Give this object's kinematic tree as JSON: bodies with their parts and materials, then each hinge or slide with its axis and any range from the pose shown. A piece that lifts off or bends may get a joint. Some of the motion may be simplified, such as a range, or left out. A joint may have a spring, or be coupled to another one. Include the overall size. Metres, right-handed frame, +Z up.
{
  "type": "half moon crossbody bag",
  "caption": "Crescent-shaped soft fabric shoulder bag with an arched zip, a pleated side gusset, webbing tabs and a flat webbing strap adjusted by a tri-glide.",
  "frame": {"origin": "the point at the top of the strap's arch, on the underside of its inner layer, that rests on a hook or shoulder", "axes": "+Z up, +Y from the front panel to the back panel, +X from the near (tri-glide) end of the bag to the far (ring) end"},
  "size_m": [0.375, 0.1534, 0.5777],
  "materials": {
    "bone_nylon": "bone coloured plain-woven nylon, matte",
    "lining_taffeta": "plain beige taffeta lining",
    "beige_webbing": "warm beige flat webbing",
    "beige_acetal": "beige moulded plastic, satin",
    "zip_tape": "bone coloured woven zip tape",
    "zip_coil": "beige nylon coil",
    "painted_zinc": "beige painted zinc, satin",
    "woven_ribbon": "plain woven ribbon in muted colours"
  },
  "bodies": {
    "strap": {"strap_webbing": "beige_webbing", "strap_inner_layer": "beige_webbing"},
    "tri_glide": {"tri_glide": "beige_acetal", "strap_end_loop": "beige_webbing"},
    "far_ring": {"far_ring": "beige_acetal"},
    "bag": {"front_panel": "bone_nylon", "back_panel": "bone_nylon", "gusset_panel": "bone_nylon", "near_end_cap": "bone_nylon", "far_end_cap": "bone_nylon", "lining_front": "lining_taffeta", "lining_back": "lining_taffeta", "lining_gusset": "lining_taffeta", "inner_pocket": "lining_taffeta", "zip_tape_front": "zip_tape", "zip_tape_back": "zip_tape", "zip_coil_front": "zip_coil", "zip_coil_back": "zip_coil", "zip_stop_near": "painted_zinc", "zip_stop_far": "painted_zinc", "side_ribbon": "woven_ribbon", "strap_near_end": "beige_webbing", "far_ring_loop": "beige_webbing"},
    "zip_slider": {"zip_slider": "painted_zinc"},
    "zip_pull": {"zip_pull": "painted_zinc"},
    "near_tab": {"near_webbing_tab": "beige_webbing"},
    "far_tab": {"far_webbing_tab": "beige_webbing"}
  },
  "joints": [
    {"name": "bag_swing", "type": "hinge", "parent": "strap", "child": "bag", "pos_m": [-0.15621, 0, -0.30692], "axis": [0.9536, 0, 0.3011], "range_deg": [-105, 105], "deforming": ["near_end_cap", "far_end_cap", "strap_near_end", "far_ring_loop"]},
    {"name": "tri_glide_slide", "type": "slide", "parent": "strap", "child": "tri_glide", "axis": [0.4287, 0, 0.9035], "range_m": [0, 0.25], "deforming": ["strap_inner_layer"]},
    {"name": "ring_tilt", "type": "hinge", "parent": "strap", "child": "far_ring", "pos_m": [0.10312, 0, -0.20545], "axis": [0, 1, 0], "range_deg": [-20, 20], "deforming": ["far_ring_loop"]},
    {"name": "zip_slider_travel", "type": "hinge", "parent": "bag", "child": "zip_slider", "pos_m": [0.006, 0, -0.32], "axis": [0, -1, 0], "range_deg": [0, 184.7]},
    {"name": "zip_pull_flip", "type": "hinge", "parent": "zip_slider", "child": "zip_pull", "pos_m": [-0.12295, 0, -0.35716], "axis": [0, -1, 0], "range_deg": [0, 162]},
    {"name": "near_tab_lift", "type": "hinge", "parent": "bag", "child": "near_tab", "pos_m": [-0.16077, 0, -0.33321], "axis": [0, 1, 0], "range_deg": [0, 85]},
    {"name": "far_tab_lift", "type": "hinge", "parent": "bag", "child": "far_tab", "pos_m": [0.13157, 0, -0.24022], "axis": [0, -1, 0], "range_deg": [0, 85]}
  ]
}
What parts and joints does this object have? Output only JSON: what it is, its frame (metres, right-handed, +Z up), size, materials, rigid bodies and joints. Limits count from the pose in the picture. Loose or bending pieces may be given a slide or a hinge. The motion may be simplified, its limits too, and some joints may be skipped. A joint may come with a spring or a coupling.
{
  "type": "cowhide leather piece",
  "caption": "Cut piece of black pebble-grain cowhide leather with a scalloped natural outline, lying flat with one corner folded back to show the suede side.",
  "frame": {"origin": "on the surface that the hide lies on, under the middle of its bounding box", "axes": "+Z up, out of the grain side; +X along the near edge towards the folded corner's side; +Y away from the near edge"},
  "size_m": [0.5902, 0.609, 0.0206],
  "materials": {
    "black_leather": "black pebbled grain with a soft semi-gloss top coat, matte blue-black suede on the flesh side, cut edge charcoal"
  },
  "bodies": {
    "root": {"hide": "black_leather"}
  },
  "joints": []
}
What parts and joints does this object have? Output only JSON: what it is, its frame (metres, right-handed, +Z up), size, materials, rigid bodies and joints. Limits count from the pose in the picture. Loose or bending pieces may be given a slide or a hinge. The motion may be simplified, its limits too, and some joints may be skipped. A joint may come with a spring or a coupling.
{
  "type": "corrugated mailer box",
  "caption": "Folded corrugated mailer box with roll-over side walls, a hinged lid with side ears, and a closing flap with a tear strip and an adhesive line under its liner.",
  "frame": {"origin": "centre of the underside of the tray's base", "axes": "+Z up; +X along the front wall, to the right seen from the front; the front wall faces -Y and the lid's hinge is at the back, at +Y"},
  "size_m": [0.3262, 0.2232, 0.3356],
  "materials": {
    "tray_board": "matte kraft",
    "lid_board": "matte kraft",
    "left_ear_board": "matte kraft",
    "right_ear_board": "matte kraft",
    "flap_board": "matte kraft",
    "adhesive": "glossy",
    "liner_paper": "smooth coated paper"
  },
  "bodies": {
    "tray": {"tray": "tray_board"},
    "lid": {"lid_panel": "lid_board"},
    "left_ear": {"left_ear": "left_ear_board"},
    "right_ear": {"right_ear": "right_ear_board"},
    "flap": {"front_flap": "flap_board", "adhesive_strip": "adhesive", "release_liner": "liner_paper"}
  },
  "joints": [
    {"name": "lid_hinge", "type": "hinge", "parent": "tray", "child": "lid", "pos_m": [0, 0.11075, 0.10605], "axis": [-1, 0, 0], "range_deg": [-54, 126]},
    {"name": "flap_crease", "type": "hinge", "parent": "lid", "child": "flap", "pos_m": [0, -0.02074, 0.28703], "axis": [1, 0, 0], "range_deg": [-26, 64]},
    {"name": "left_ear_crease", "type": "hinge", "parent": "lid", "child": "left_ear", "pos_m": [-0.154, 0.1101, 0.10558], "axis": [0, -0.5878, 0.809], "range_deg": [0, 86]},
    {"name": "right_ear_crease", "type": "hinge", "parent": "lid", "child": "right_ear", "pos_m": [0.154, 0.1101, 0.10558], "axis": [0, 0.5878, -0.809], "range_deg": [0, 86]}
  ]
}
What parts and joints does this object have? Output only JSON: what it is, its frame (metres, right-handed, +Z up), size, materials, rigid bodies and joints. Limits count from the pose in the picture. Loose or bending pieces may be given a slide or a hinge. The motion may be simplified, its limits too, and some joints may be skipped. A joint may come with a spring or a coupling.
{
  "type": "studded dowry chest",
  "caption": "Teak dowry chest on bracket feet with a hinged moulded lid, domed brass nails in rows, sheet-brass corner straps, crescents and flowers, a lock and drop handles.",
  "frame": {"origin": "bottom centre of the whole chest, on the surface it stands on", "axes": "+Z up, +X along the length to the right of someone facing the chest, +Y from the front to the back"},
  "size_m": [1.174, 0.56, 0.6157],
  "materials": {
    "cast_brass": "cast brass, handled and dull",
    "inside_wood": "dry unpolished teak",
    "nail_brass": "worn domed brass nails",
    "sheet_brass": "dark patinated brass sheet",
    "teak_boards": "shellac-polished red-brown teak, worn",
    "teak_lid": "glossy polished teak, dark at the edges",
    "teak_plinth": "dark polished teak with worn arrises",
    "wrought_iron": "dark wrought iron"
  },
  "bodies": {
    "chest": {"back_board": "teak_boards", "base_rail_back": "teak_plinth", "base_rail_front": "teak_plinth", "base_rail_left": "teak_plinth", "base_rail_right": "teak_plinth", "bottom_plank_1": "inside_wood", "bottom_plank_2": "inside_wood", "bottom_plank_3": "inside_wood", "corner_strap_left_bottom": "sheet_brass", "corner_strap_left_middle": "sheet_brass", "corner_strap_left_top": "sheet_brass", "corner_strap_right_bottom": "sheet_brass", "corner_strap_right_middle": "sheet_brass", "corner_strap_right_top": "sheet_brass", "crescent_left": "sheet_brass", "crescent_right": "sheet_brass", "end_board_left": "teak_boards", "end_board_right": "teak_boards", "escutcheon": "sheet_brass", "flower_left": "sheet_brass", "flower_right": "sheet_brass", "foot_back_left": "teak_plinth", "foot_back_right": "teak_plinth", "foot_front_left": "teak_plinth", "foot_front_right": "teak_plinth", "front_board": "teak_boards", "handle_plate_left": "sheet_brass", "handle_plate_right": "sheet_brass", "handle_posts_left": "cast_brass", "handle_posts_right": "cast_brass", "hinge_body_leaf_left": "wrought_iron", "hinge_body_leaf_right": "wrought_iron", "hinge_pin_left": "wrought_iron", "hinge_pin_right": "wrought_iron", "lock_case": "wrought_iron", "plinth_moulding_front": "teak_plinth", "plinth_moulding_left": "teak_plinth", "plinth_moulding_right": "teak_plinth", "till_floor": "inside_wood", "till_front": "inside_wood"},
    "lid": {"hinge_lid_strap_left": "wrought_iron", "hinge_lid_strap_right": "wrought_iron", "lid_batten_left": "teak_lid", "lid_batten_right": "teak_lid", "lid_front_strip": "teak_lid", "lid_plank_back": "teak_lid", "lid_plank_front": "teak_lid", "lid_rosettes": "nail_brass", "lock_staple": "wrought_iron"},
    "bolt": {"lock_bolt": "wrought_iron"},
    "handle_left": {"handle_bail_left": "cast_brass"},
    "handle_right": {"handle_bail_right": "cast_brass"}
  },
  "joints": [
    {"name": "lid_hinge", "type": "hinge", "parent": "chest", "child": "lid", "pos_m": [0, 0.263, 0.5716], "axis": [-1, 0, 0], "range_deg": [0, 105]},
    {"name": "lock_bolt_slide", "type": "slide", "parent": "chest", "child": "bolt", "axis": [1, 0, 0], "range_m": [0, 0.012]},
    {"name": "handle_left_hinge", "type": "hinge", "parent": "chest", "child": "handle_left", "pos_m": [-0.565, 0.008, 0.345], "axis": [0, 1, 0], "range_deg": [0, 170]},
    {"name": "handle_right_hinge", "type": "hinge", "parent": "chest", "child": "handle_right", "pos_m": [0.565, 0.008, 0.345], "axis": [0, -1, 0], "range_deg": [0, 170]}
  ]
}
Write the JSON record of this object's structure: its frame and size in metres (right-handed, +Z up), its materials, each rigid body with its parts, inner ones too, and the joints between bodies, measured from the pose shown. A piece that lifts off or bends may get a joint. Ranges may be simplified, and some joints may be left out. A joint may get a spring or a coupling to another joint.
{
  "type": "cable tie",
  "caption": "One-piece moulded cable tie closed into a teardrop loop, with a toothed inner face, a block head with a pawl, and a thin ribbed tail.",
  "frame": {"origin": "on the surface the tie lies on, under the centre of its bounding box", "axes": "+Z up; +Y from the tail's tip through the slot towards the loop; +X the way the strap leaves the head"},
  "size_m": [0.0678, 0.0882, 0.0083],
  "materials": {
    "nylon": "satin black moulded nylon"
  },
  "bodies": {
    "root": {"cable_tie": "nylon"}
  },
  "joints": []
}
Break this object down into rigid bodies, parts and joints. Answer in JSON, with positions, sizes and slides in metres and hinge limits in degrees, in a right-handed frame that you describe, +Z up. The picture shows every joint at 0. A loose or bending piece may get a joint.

- REQUIREMENT -
Quote exactly the line containing "Write the JSON" and every later line through the end of the listing, and no other lines.

- WRITTEN RESPONSE -
Write the JSON record of this object's structure: its frame and size in metres (right-handed, +Z up), its materials, each rigid body with its parts, inner ones too, and the joints between bodies, measured from the pose shown. A piece that lifts off or bends may get a joint. Ranges may be simplified, and some joints may be left out. A joint may get a spring or a coupling to another joint.
{
  "type": "cable tie",
  "caption": "One-piece moulded cable tie closed into a teardrop loop, with a toothed inner face, a block head with a pawl, and a thin ribbed tail.",
  "frame": {"origin": "on the surface the tie lies on, under the centre of its bounding box", "axes": "+Z up; +Y from the tail's tip through the slot towards the loop; +X the way the strap leaves the head"},
  "size_m": [0.0678, 0.0882, 0.0083],
  "materials": {
    "nylon": "satin black moulded nylon"
  },
  "bodies": {
    "root": {"cable_tie": "nylon"}
  },
  "joints": []
}
Break this object down into rigid bodies, parts and joints. Answer in JSON, with positions, sizes and slides in metres and hinge limits in degrees, in a right-handed frame that you describe, +Z up. The picture shows every joint at 0. A loose or bending piece may get a joint.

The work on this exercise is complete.